++++ Items ++++

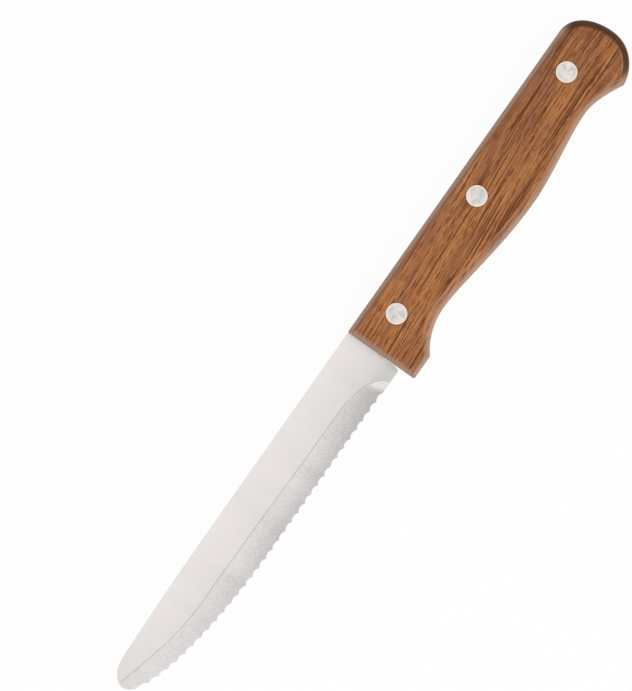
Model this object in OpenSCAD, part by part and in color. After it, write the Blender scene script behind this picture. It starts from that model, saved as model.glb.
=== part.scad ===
// Steak knife with a round tip, a scalloped edge and a riveted wooden handle.
// It lies on its side: +X runs from the tip to the butt, +Y from the edge to the spine, and +Z up from
// the side that it lies on. The origin is the middle of its footprint, on the surface under it.
// The pieces are drawn from the handle's front, its spine line and the middle of its thickness, and
// placed() then moves each one into this frame.

/* [Handle] */
// Length from the front face to the rearmost point of the butt
handle_l = 104.6; // [95:0.1:125]
// Thickness across the two flat sides
handle_t = 14; // [10:0.5:20]
// Radius of the rounding along every edge of the two sides
handle_edge_r = 1.8; // [0.6:0.1:3]
// Radius to which the two front corners are sanded, seen from the side
front_corner_r = 0.5; // [0.2:0.05:1]
// Depth of the guard, from the spine to its foot
guard_h = 21.35; // [19:0.05:24]
// Length of the flat foot of the guard
guard_l = 7.2; // [5:0.1:9]
// Depth of the handle at the front neck, where the first finger lies
neck_h = 16.9; // [15:0.1:18.5]
// Distance of the front neck from the front face
neck_x = 19.4; // [16:0.1:26]
// Depth of the handle at its belly
belly_h = 20.4; // [18:0.1:23]
// Distance of the belly from the front face
belly_x = 56; // [45:0.5:62]
// Depth of the handle at the rear neck, where the little finger lies
rear_neck_h = 17.9; // [15.5:0.1:19]
// Distance of the rear neck from the butt
rear_neck_back = 22; // [19:0.1:26]
// Depth of the handle at the hook under the butt
hook_h = 21.9; // [20:0.1:25]
// Distance of the hook from the butt
hook_back = 9.9; // [8:0.1:12]
// Depth of the rearmost point of the butt below the spine
butt_h = 11.5; // [9:0.1:14]
// Length of the round that takes the spine down into the butt
butt_round = 8.1; // [5:0.1:12]

/* [Blade] */
// Length of the blade in front of the handle
blade_l = 110.4; // [95:0.1:130]
// Width at the heel, from the spine to the edge
blade_w = 16.5; // [15:0.1:19]
// Thickness of the steel sheet
blade_t = 1.2; // [0.8:0.1:2.5]
// Step down from the handle's spine to the blade's spine
spine_step = 0.2; // [0:0.1:0.6]
// Length over which the edge sweeps up to the tip
sweep_l = 52.4; // [40:0.1:70]
// Height of the foremost point of the tip above the straight edge
tip_rise = 11.2; // [9:0.1:13]
// Length of the round between the spine and the foremost point of the tip
tip_round = 7; // [4:0.1:12]
// Drop of the spine where the round of the tip begins
spine_drop = 0.7; // [0.2:0.1:1.5]
// Length over which the spine drops
spine_drop_l = 38; // [20:1:60]
// Slit between the blade's shoulder and the wood below the tang
shoulder_gap = 0.15; // [0.1:0.05:0.3]
// The same slit at the heel, where the shoulder falls back
heel_gap = 0.6; // [0.35:0.05:1.2]
// Height above the edge from which the shoulder falls back to the heel
heel_relief_h = 1.7; // [1.2:0.1:3]
// Radius of the heel corner
heel_r = 0.3; // [0.2:0.1:1]

/* [Ground bevel] */
// Thickness left at the edge once the bevel is ground
edge_t = 0.4; // [0.2:0.05:0.7]
// Width of the bevel at its rear, above the straight edge
bevel_w = 6.65; // [5:0.05:8]
// Width of the bevel above the straight edge where it turns up to the tip
bevel_fore_w = 7.3; // [5:0.05:8.5]
// Distance from the handle to the point where the bevel runs out at the edge
bevel_start = 4.4; // [3:0.1:6]
// Length of the curve in which the bevel runs out
runout_l = 14.6; // [8:0.1:20]
// Distance from the tip to the point where the bevel line turns up
bevel_turn_l = 32.4; // [25:0.1:40]
// Height of the bevel line at the tip above the foremost point of the tip
bevel_tip_rise = 1.6; // [0.8:0.1:2.4]

/* [Teeth] */
// Distance from the handle to the first tooth
teeth_start = 7.8; // [7:0.1:10]
// Distance from tooth to tooth along the blade
tooth_pitch = 2.96; // [2.4:0.02:4]
// Depth of each scallop
tooth_depth = 0.6; // [0.3:0.05:0.9]
// Width of the point left on each tooth
tooth_flat = 0.2; // [0.1:0.05:0.4]
// Lean of the scallops, which are ground in from the far side
tooth_lean = 52; // [20:1:60]

/* [Tang] */
// Width of the tang
tang_w = 11.6; // [10:0.1:13]
// Distance from the butt to the end of the tang
tang_back = 9.5; // [8.5:0.1:12]
// Radius of the two rear corners of the tang
tang_r = 3; // [1:0.1:4.5]
// Clearance of the slot on each side of the steel
slot_gap = 0.05; // [0.02:0.01:0.2]
// Clearance of the slot below and behind the tang
slot_end_gap = 0.3; // [0.1:0.05:0.6]

/* [Rivets] */
// Diameter of the rivet heads
head_d = 5.8; // [4:0.1:7]
// Height of the rivet heads
head_h = 1.8; // [1:0.1:3]
// Chamfer around the outer face of a head
head_chamfer = 0.12; // [0.05:0.01:0.3]
// Outer diameter of the hollow shank
shank_d = 3.2; // [2.4:0.1:4]
// Diameter of the solid pin that is pressed into the hollow shank
pin_d = 2.2; // [1.4:0.1:2.6]
// Clearance around a head in its counterbore
head_gap = 0.1; // [0.04:0.01:0.2]
// Clearance around the shank in the wood
shank_gap = 0.05; // [0.02:0.01:0.2]
// Clearance around the shank in the tang
tang_hole_gap = 0.15; // [0.05:0.01:0.4]
// Clearance around the pin in the shank
pin_gap = 0.02; // [0.01:0.01:0.05]
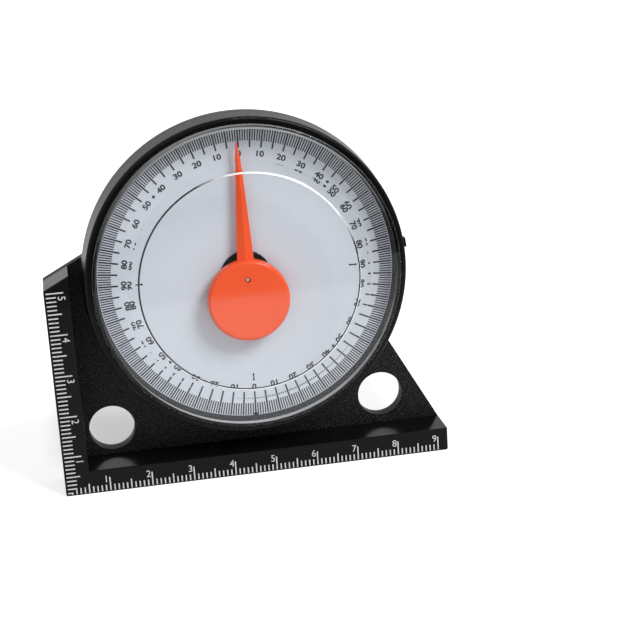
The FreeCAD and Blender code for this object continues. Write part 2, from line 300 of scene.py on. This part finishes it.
def turnedFace(name, v):
    # The painted light's share rises from 0 to 1 with the dot product of the normal and toward, times
    # streaks.
    mat, tree, shader = newMaterial(name)
    facing = addNode(tree, "ShaderNodeVectorMath", operation="DOT_PRODUCT")
    tree.links.new(tree.nodes.new("ShaderNodeNewGeometry").outputs["Normal"], facing.inputs[0])
    facing.inputs[1].default_value = v["toward"]
    span = v["toDot"] - v["fromDot"]
    past = mathNode(tree, "SUBTRACT", facing.outputs["Value"], v["fromDot"])
    lit = mathNode(tree, "DIVIDE", past, span, True)
    streaks = noise(tree, objectCoordinates(tree), v["streakScale"])
    share = mathNode(tree, "MULTIPLY", lit, mathNode(tree, "ADD", streaks, v["streakLift"]))
    tree.links.new(ramp(tree, share, [(0.0, v["dark"]), (1.0, v["light"])]), shader.inputs["Base Color"])
    tree.links.new(drift(tree, streaks, v["roughLow"], v["roughHigh"]), shader.inputs["Roughness"])
    shader.inputs["Specular IOR Level"].default_value = v["specular"]
    return mat


grainPerCloud = 25  # how much finer a plain finish's bump is than its cloud of tones


def plainFinish(name, low, high, scale, roughLow, roughHigh, metallic=0.0, grain=0.0, specular=0.5):
    # A base colour that drifts between two tones, with roughness and a slight bump from the same cloud.
    mat, tree, shader = newMaterial(name)
    place = objectCoordinates(tree)
    cloud = noise(tree, place, scale, 4.0)
    tree.links.new(drift(tree, cloud, low, high), shader.inputs["Base Color"])
    tree.links.new(drift(tree, cloud, roughLow, roughHigh), shader.inputs["Roughness"])
    shader.inputs["Metallic"].default_value = metallic
    shader.inputs["Specular IOR Level"].default_value = specular
    if grain:
        fine = noise(tree, place, scale * grainPerCloud)
        tree.links.new(bump(tree, fine, grain), shader.inputs["Normal"])
    return mat


# Plain finishes: low tone, high tone, cloud scale, low and high roughness, and what else differs
finishValues = {
    "dialCard": ((0.66, 0.71, 0.78), (0.69, 0.74, 0.81), 40, 0.45, 0.55, {"grain": 0.000004}),
    "whiteInk": ((0.50, 0.51, 0.50), (0.66, 0.67, 0.66), 900, 0.5, 0.65, {}),
    "darkInk": ((0.004, 0.005, 0.009), (0.010, 0.012, 0.018), 900, 0.5, 0.6, {}),
    "orange": ((0.98, 0.096, 0.020), (1.0, 0.108, 0.025), 120, 0.16, 0.22, {"specular": 0.25}),
    "lensEdge": ((0.006, 0.006, 0.007), (0.012, 0.012, 0.013), 800, 0.5, 0.6, {}),
    "hubBlack": ((0.003, 0.003, 0.003), (0.005, 0.005, 0.005), 200, 0.4, 0.5, {"specular": 0.1}),
    "steel": ((0.55, 0.55, 0.56), (0.66, 0.66, 0.67), 400, 0.22, 0.36, {"metallic": 1.0}),
    "zinc": ((0.50, 0.50, 0.52), (0.62, 0.62, 0.62), 900, 0.3, 0.45, {"metallic": 1.0}),
    "brass": ((0.70, 0.50, 0.22), (0.80, 0.60, 0.30), 400, 0.25, 0.4, {"metallic": 1.0}),
    "ferrite": ((0.040, 0.030, 0.026), (0.060, 0.047, 0.040), 600, 0.6, 0.75, {"grain": 0.00001}),
}
finishes = {name: plainFinish(name, *values, **more) for name, (*values, more) in finishValues.items()}
housingPlastic = blackPlastic("housingPlastic", blackValues, *blackValues["plateDepth"], -1.0)
coverPlastic = blackPlastic("coverPlastic", blackValues, housingHigh.y, blackValues["backEnd"], 1.0)
lensMaterial = clearAcrylic(acrylicValues)
# The lens's wall and line get painted light and shade from the direction they face.
wallPaintedLightMaterial = turnedFace("frostedWallPaintedLight", wallPaintedLightValues)
linePaintedHighlightMaterial = turnedFace("turnedLinePaintedHighlight", linePaintedHighlightValues)

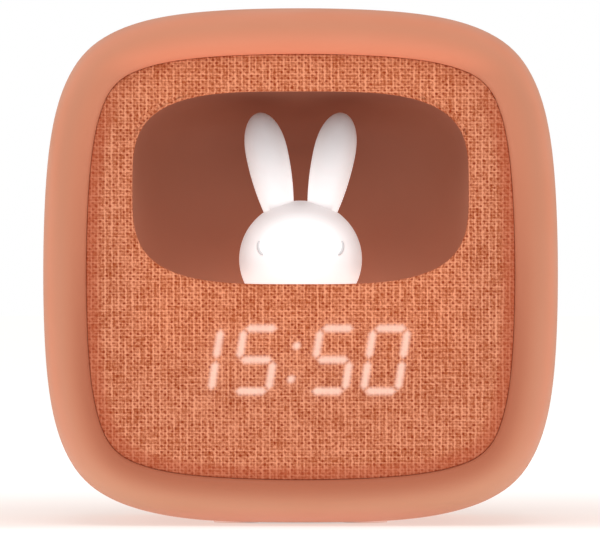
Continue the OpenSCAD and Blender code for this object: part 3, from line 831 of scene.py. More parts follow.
@dataclass(frozen=True)
class LitTime:
    """The lit bars of the time, read from the sizes of the display's wells."""

    middle_z: float = 43.9
    shift: float = -2.2
    hour_pitch: float = 15.1
    colon_pitch: float = 20.1
    minute_pitch: float = 13.9
    colon_after: float = 10.0
    colon_gap: float = 8.8
    colon_down: float = 0.7
    height: float = 18.5
    width: float = 9.0
    bar: float = 2.0
    gap: float = 0.35
    slant: float = 9.2
    soft_in: float = -0.8
    soft_out: float = 0.62
    halo: float = 3.2

    @property
    def row(self) -> float:
        """Height between the rows of level bars."""
        return (self.height - self.bar) / 2

    @property
    def digit_x(self) -> tuple[float, ...]:
        """Middle of each digit across the clock.

        Returns:
            The four places, in millimetres.
        """
        half = (self.hour_pitch + self.colon_pitch + self.minute_pitch) / 2
        left, right = self.shift - half, self.shift + half
        return left, left + self.hour_pitch, right - self.minute_pitch, right

    def bar_distance(self, g: Graph, along: object, across: object, length: float) -> NodeSocket:
        """Distance to a bar with pointed ends, below 0 inside it.

        Args:
            g: The material's nodes.
            along: Place along the bar.
            across: Place across it.
            length: Its length.

        Returns:
            The distance in millimetres.
        """
        a, b = g.calc("ABSOLUTE", across), g.calc("ABSOLUTE", along)
        ends = g.times(g.minus(g.plus(a, b), length / 2), 0.75)
        return g.calc("MAXIMUM", g.minus(a, self.bar / 2), ends)

    def digit(
        self, g: Graph, u: object, v: object, fold: Fold, bars: Sequence[tuple[Lie, float, float]]
    ) -> NodeSocket:
        """Distance to a digit's bars.

        Args:
            g: The material's nodes.
            u: Place across, from the digit's middle, without the slant.
            v: Place up, from the digit's middle.
            fold: How the bars repeat.
            bars: Each bar's lie and its middle, across and up, in the folded digit.

        Returns:
            The distance in millimetres, below 0 inside a bar.
        """
        high = g.calc("ABSOLUTE", v)
        if fold is Fold.HALF_TURN:
            u = g.times(u, g.calc("SIGN", v))
        elif fold is Fold.BOTH_WAYS:
            u = g.calc("ABSOLUTE", u)
        found = []
        for lie, across, up in bars:
            du, dv = g.minus(u, across), g.minus(high, up)
            if lie is Lie.LEVEL:
                found.append(self.bar_distance(g, du, dv, self.width - 2 * self.gap))
            else:
                found.append(self.bar_distance(g, dv, du, self.row - 2 * self.gap))
        return g.least(found)

    def glow(self, g: Graph, x: object, z: object) -> tuple[NodeSocket, NodeSocket]:
        """How brightly each place of the cloth is lit from behind.

        Args:
            g: The material's nodes.
            x: Place across the clock, in millimetres.
            z: Height, in millimetres.

        Returns:
            The lit bars and the faint halo around them, each 0 to 1.
        """
        v = g.minus(z, self.middle_z)
        straight = g.minus(x, g.times(v, math.tan(math.radians(self.slant))))
        side, row = self.width / 2, self.row
        one = [(Lie.UPRIGHT, side, row / 2)]
        five = [(Lie.LEVEL, 0.0, row), (Lie.LEVEL, 0.0, 0.0), (Lie.UPRIGHT, -side, row / 2)]
        zero = [(Lie.LEVEL, 0.0, row), (Lie.UPRIGHT, side, row / 2)]
        turned = (Fold.HALF_TURN, five)
        shapes = [(Fold.UP_DOWN, one), turned, turned, (Fold.BOTH_WAYS, zero)]
        found = [
            self.digit(g, g.minus(straight, middle), v, fold, bars)
            for middle, (fold, bars) in zip(self.digit_x, shapes)
        ]
        du = g.minus(straight, self.digit_x[1] + self.colon_after)
        dv = g.minus(g.calc("ABSOLUTE", g.plus(v, self.colon_down)), self.colon_gap / 2)
        reach = g.calc("SQRT", g.plus(g.times(du, du), g.times(dv, dv)))
        nearest = g.least([*found, g.minus(reach, self.bar / 2)])
        return g.spread(nearest, self.soft_out, self.soft_in), g.spread(nearest, self.halo, 0.0)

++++

**Instructions to follow**
Write out exactly the lines from the start of the material through the line with "into this frame.". No other output is expected.

**Final result**
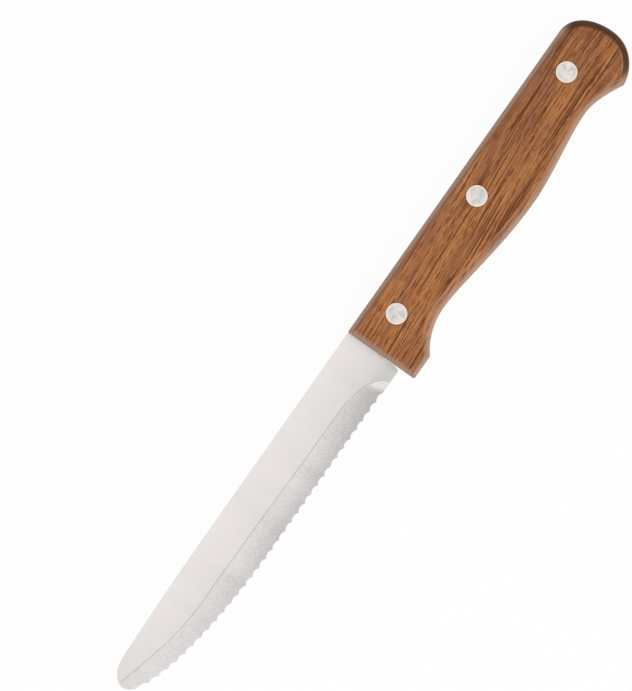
Model this object in OpenSCAD, part by part and in color. After it, write the Blender scene script behind this picture. It starts from that model, saved as model.glb.
=== part.scad ===
// Steak knife with a round tip, a scalloped edge and a riveted wooden handle.
// It lies on its side: +X runs from the tip to the butt, +Y from the edge to the spine, and +Z up from
// the side that it lies on. The origin is the middle of its footprint, on the surface under it.
// The pieces are drawn from the handle's front, its spine line and the middle of its thickness, and
// placed() then moves each one into this frame.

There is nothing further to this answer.